*Directions*
Give the listing below again in full, exactly as written.

++++ Recorded data

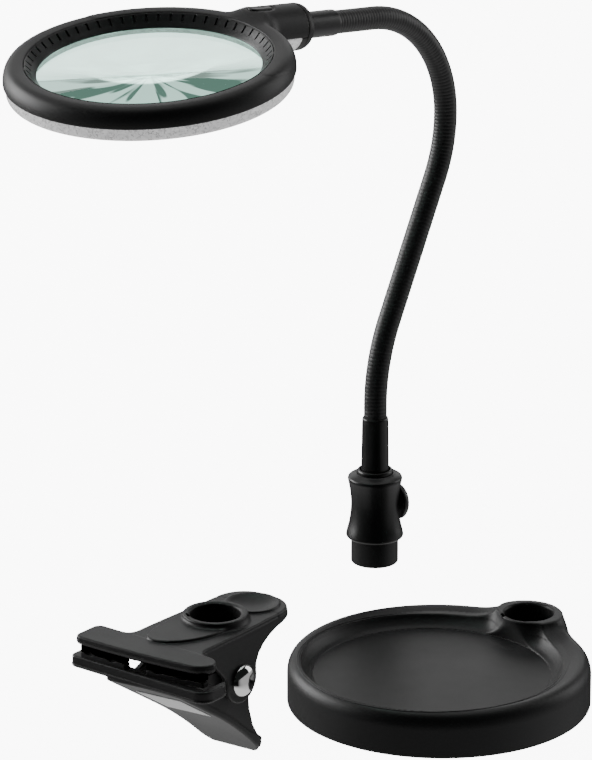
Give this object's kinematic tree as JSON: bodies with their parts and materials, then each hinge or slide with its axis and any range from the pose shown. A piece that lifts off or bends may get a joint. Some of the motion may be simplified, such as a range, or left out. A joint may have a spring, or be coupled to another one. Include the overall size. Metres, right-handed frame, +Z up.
{
  "type": "magnifying lamp",
  "caption": "Magnifying lamp kit: lit round lens on a gooseneck stem whose plug fits a weighted tray base or a spring table clamp.",
  "frame": {"origin": "centre of the weighted base's underside, on the table", "axes": "+Z up; +X to the right and +Y away, with the clamp at front-left and the lamp's stem behind the base"},
  "size_m": [0.2544, 0.255, 0.3043],
  "materials": {
    "black_plastic": "soft-touch matte black",
    "satin_black": "satin black",
    "gooseneck_skin": "ribbed matte black sleeve",
    "steel": "plain steel",
    "chrome": "polished",
    "rubber": "matte rubber",
    "lens_glass": "clear, polished, pale green tint",
    "frosted_plastic": "translucent, fine textured",
    "white_plastic": "moulded white",
    "circuit_board": "white solder mask",
    "led": "yellow phosphor",
    "label": "blank grey foil label",
    "button_plastic": "satin black"
  },
  "bodies": {
    "clamp": {"clamp_upper_jaw": "black_plastic", "upper_jaw_pad": "rubber", "pivot_pin": "steel", "pivot_caps": "chrome", "torsion_spring": "steel"},
    "clamp_lever": {"clamp_lower_jaw": "black_plastic", "lower_jaw_pad": "rubber", "clamp_label": "label"},
    "base": {"base_shell": "black_plastic", "base_ballast": "steel", "base_cover": "black_plastic", "base_foot_pad": "rubber", "base_screws": "steel"},
    "stem": {"plug": "black_plastic", "grip": "black_plastic", "collar_ring": "satin_black", "swivel_bush": "white_plastic", "stem_screws": "steel", "power_inlet": "black_plastic", "inlet_jack": "steel"},
    "swivel": {"lower_ferrule": "satin_black", "ferrule_clip": "steel", "ferrule_cable": "rubber", "gooseneck_01": "gooseneck_skin"},
    "gooseneck_02": {"gooseneck_02": "gooseneck_skin"},
    "gooseneck_03": {"gooseneck_03": "gooseneck_skin"},
    "gooseneck_04": {"gooseneck_04": "gooseneck_skin"},
    "gooseneck_05": {"gooseneck_05": "gooseneck_skin"},
    "gooseneck_06": {"gooseneck_06": "gooseneck_skin"},
    "gooseneck_07": {"gooseneck_07": "gooseneck_skin"},
    "gooseneck_08": {"gooseneck_08": "gooseneck_skin"},
    "gooseneck_09": {"gooseneck_09": "gooseneck_skin"},
    "gooseneck_10": {"gooseneck_10": "gooseneck_skin"},
    "gooseneck_11": {"gooseneck_11": "gooseneck_skin"},
    "head": {"gooseneck_12": "gooseneck_skin", "upper_ferrule": "satin_black", "neck_collar": "satin_black", "head_housing": "black_plastic", "lens_ring": "black_plastic", "lens": "lens_glass", "lens_carrier": "white_plastic", "led_board": "circuit_board", "leds": "led", "diffuser": "frosted_plastic", "neck_cover": "frosted_plastic", "head_screws": "steel", "switch_body": "black_plastic", "switch_board": "circuit_board", "head_cable": "rubber"},
    "button": {"power_button": "button_plastic"}
  },
  "joints": [
    {"name": "base_set_under_lamp", "type": "slide", "parent": "clamp", "child": "base", "axis": [-0.7729, 0.6345, 0], "range_m": [0, 0.08841]},
    {"name": "plug_into_base", "type": "slide", "parent": "clamp", "child": "stem", "axis": [0, 0, -1], "range_m": [0, 0.015]},
    {"name": "jaw_open", "type": "hinge", "parent": "clamp", "child": "clamp_lever", "pos_m": [-0.10223, -0.0683, 0.043], "axis": [0.788, -0.6157, 0], "range_deg": [0, 45], "stiffness_Nm_per_rad": 0.35, "springref_deg": -34.38, "deforming": ["torsion_spring"]},
    {"name": "lamp_swivel", "type": "hinge", "parent": "stem", "child": "swivel", "pos_m": [-0.027, 0.0989, 0.09], "axis": [0, 0, 1], "range_deg": [-175, 175]},
    {"name": "lower_lean", "type": "hinge", "parent": "swivel", "child": "gooseneck_02", "pos_m": [-0.0261, 0.0998, 0.11843], "axis": [0.7071, -0.7071, 0], "range_deg": [-10, 10]},
    {"name": "lower_sway", "type": "hinge", "parent": "gooseneck_02", "child": "gooseneck_03", "pos_m": [-0.0221, 0.1038, 0.13808], "axis": [0.653, 0.653, -0.3835], "range_deg": [-12, 12]},
    {"name": "lower_lean_2", "type": "hinge", "parent": "gooseneck_03", "child": "gooseneck_04", "pos_m": [-0.01595, 0.10995, 0.15664], "axis": [0.7071, -0.7071, 0], "range_deg": [-10, 10]},
    {"name": "lower_sway_2", "type": "hinge", "parent": "gooseneck_04", "child": "gooseneck_05", "pos_m": [-0.00974, 0.11616, 0.17516], "axis": [0.6388, 0.6388, -0.4289], "range_deg": [-12, 12]},
    {"name": "lower_lean_3", "type": "hinge", "parent": "gooseneck_05", "child": "gooseneck_06", "pos_m": [-0.00352, 0.12238, 0.19368], "axis": [0.7071, -0.7071, 0], "range_deg": [-10, 10]},
    {"name": "upper_sway", "type": "hinge", "parent": "gooseneck_06", "child": "gooseneck_07", "pos_m": [0.00226, 0.12816, 0.21245], "axis": [0.6751, 0.6751, -0.2973], "range_deg": [-10, 10]},
    {"name": "upper_curl", "type": "hinge", "parent": "gooseneck_07", "child": "gooseneck_08", "pos_m": [0.0044, 0.1303, 0.23264], "axis": [0.7071, -0.7071, 0], "range_deg": [-12, 6]},
    {"name": "upper_sway_2", "type": "hinge", "parent": "gooseneck_08", "child": "gooseneck_09", "pos_m": [0.00157, 0.12747, 0.25262], "axis": [0.6537, 0.6537, 0.3813], "range_deg": [-10, 10]},
    {"name": "upper_curl_2", "type": "hinge", "parent": "gooseneck_09", "child": "gooseneck_10", "pos_m": [-0.00638, 0.11952, 0.26961], "axis": [0.7071, -0.7071, 0], "range_deg": [-12, 6]},
    {"name": "upper_sway_3", "type": "hinge", "parent": "gooseneck_10", "child": "gooseneck_11", "pos_m": [-0.01826, 0.10764, 0.28112], "axis": [0.2803, 0.2803, 0.9181], "range_deg": [-10, 10]},
    {"name": "upper_curl_3", "type": "hinge", "parent": "gooseneck_11", "child": "head", "pos_m": [-0.03232, 0.09358, 0.28566], "axis": [0.7071, -0.7071, 0], "range_deg": [-12, 6]},
    {"name": "button_press", "type": "slide", "parent": "head", "child": "button", "axis": [-0.1053, -0.0473, -0.9933], "range_m": [0, 0.001], "stiffness_N_per_m": 600, "springref_m": -0.0005}
  ],
  "couplings": [
    {"joint": "lower_lean_2", "follows": "lower_lean", "ratio": 1},
    {"joint": "lower_sway_2", "follows": "lower_sway", "ratio": 1},
    {"joint": "lower_lean_3", "follows": "lower_lean", "ratio": 1},
    {"joint": "upper_sway_2", "follows": "upper_sway", "ratio": 1},
    {"joint": "upper_curl_2", "follows": "upper_curl", "ratio": 1},
    {"joint": "upper_sway_3", "follows": "upper_sway", "ratio": 1},
    {"joint": "upper_curl_3", "follows": "upper_curl", "ratio": 1}
  ]
}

++++++++

*Full solution*
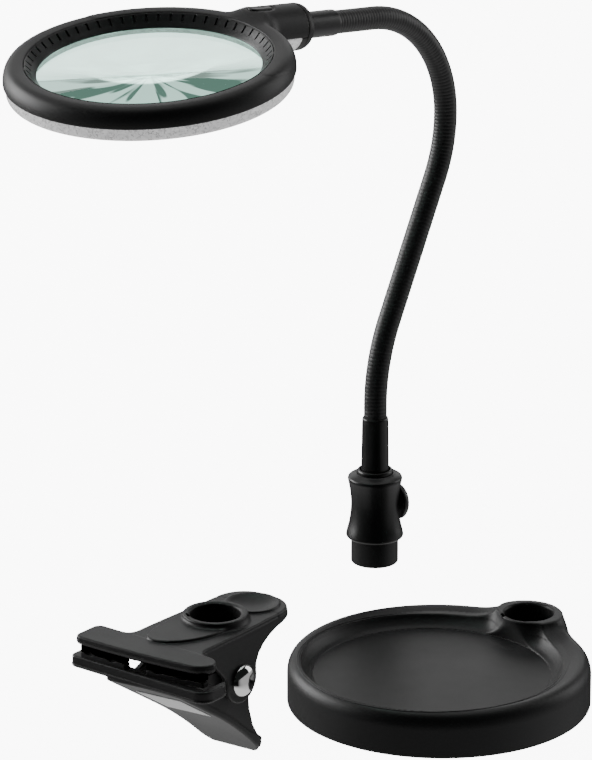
Give this object's kinematic tree as JSON: bodies with their parts and materials, then each hinge or slide with its axis and any range from the pose shown. A piece that lifts off or bends may get a joint. Some of the motion may be simplified, such as a range, or left out. A joint may have a spring, or be coupled to another one. Include the overall size. Metres, right-handed frame, +Z up.
{
  "type": "magnifying lamp",
  "caption": "Magnifying lamp kit: lit round lens on a gooseneck stem whose plug fits a weighted tray base or a spring table clamp.",
  "frame": {"origin": "centre of the weighted base's underside, on the table", "axes": "+Z up; +X to the right and +Y away, with the clamp at front-left and the lamp's stem behind the base"},
  "size_m": [0.2544, 0.255, 0.3043],
  "materials": {
    "black_plastic": "soft-touch matte black",
    "satin_black": "satin black",
    "gooseneck_skin": "ribbed matte black sleeve",
    "steel": "plain steel",
    "chrome": "polished",
    "rubber": "matte rubber",
    "lens_glass": "clear, polished, pale green tint",
    "frosted_plastic": "translucent, fine textured",
    "white_plastic": "moulded white",
    "circuit_board": "white solder mask",
    "led": "yellow phosphor",
    "label": "blank grey foil label",
    "button_plastic": "satin black"
  },
  "bodies": {
    "clamp": {"clamp_upper_jaw": "black_plastic", "upper_jaw_pad": "rubber", "pivot_pin": "steel", "pivot_caps": "chrome", "torsion_spring": "steel"},
    "clamp_lever": {"clamp_lower_jaw": "black_plastic", "lower_jaw_pad": "rubber", "clamp_label": "label"},
    "base": {"base_shell": "black_plastic", "base_ballast": "steel", "base_cover": "black_plastic", "base_foot_pad": "rubber", "base_screws": "steel"},
    "stem": {"plug": "black_plastic", "grip": "black_plastic", "collar_ring": "satin_black", "swivel_bush": "white_plastic", "stem_screws": "steel", "power_inlet": "black_plastic", "inlet_jack": "steel"},
    "swivel": {"lower_ferrule": "satin_black", "ferrule_clip": "steel", "ferrule_cable": "rubber", "gooseneck_01": "gooseneck_skin"},
    "gooseneck_02": {"gooseneck_02": "gooseneck_skin"},
    "gooseneck_03": {"gooseneck_03": "gooseneck_skin"},
    "gooseneck_04": {"gooseneck_04": "gooseneck_skin"},
    "gooseneck_05": {"gooseneck_05": "gooseneck_skin"},
    "gooseneck_06": {"gooseneck_06": "gooseneck_skin"},
    "gooseneck_07": {"gooseneck_07": "gooseneck_skin"},
    "gooseneck_08": {"gooseneck_08": "gooseneck_skin"},
    "gooseneck_09": {"gooseneck_09": "gooseneck_skin"},
    "gooseneck_10": {"gooseneck_10": "gooseneck_skin"},
    "gooseneck_11": {"gooseneck_11": "gooseneck_skin"},
    "head": {"gooseneck_12": "gooseneck_skin", "upper_ferrule": "satin_black", "neck_collar": "satin_black", "head_housing": "black_plastic", "lens_ring": "black_plastic", "lens": "lens_glass", "lens_carrier": "white_plastic", "led_board": "circuit_board", "leds": "led", "diffuser": "frosted_plastic", "neck_cover": "frosted_plastic", "head_screws": "steel", "switch_body": "black_plastic", "switch_board": "circuit_board", "head_cable": "rubber"},
    "button": {"power_button": "button_plastic"}
  },
  "joints": [
    {"name": "base_set_under_lamp", "type": "slide", "parent": "clamp", "child": "base", "axis": [-0.7729, 0.6345, 0], "range_m": [0, 0.08841]},
    {"name": "plug_into_base", "type": "slide", "parent": "clamp", "child": "stem", "axis": [0, 0, -1], "range_m": [0, 0.015]},
    {"name": "jaw_open", "type": "hinge", "parent": "clamp", "child": "clamp_lever", "pos_m": [-0.10223, -0.0683, 0.043], "axis": [0.788, -0.6157, 0], "range_deg": [0, 45], "stiffness_Nm_per_rad": 0.35, "springref_deg": -34.38, "deforming": ["torsion_spring"]},
    {"name": "lamp_swivel", "type": "hinge", "parent": "stem", "child": "swivel", "pos_m": [-0.027, 0.0989, 0.09], "axis": [0, 0, 1], "range_deg": [-175, 175]},
    {"name": "lower_lean", "type": "hinge", "parent": "swivel", "child": "gooseneck_02", "pos_m": [-0.0261, 0.0998, 0.11843], "axis": [0.7071, -0.7071, 0], "range_deg": [-10, 10]},
    {"name": "lower_sway", "type": "hinge", "parent": "gooseneck_02", "child": "gooseneck_03", "pos_m": [-0.0221, 0.1038, 0.13808], "axis": [0.653, 0.653, -0.3835], "range_deg": [-12, 12]},
    {"name": "lower_lean_2", "type": "hinge", "parent": "gooseneck_03", "child": "gooseneck_04", "pos_m": [-0.01595, 0.10995, 0.15664], "axis": [0.7071, -0.7071, 0], "range_deg": [-10, 10]},
    {"name": "lower_sway_2", "type": "hinge", "parent": "gooseneck_04", "child": "gooseneck_05", "pos_m": [-0.00974, 0.11616, 0.17516], "axis": [0.6388, 0.6388, -0.4289], "range_deg": [-12, 12]},
    {"name": "lower_lean_3", "type": "hinge", "parent": "gooseneck_05", "child": "gooseneck_06", "pos_m": [-0.00352, 0.12238, 0.19368], "axis": [0.7071, -0.7071, 0], "range_deg": [-10, 10]},
    {"name": "upper_sway", "type": "hinge", "parent": "gooseneck_06", "child": "gooseneck_07", "pos_m": [0.00226, 0.12816, 0.21245], "axis": [0.6751, 0.6751, -0.2973], "range_deg": [-10, 10]},
    {"name": "upper_curl", "type": "hinge", "parent": "gooseneck_07", "child": "gooseneck_08", "pos_m": [0.0044, 0.1303, 0.23264], "axis": [0.7071, -0.7071, 0], "range_deg": [-12, 6]},
    {"name": "upper_sway_2", "type": "hinge", "parent": "gooseneck_08", "child": "gooseneck_09", "pos_m": [0.00157, 0.12747, 0.25262], "axis": [0.6537, 0.6537, 0.3813], "range_deg": [-10, 10]},
    {"name": "upper_curl_2", "type": "hinge", "parent": "gooseneck_09", "child": "gooseneck_10", "pos_m": [-0.00638, 0.11952, 0.26961], "axis": [0.7071, -0.7071, 0], "range_deg": [-12, 6]},
    {"name": "upper_sway_3", "type": "hinge", "parent": "gooseneck_10", "child": "gooseneck_11", "pos_m": [-0.01826, 0.10764, 0.28112], "axis": [0.2803, 0.2803, 0.9181], "range_deg": [-10, 10]},
    {"name": "upper_curl_3", "type": "hinge", "parent": "gooseneck_11", "child": "head", "pos_m": [-0.03232, 0.09358, 0.28566], "axis": [0.7071, -0.7071, 0], "range_deg": [-12, 6]},
    {"name": "button_press", "type": "slide", "parent": "head", "child": "button", "axis": [-0.1053, -0.0473, -0.9933], "range_m": [0, 0.001], "stiffness_N_per_m": 600, "springref_m": -0.0005}
  ],
  "couplings": [
    {"joint": "lower_lean_2", "follows": "lower_lean", "ratio": 1},
    {"joint": "lower_sway_2", "follows": "lower_sway", "ratio": 1},
    {"joint": "lower_lean_3", "follows": "lower_lean", "ratio": 1},
    {"joint": "upper_sway_2", "follows": "upper_sway", "ratio": 1},
    {"joint": "upper_curl_2", "follows": "upper_curl", "ratio": 1},
    {"joint": "upper_sway_3", "follows": "upper_sway", "ratio": 1},
    {"joint": "upper_curl_3", "follows": "upper_curl", "ratio": 1}
  ]
}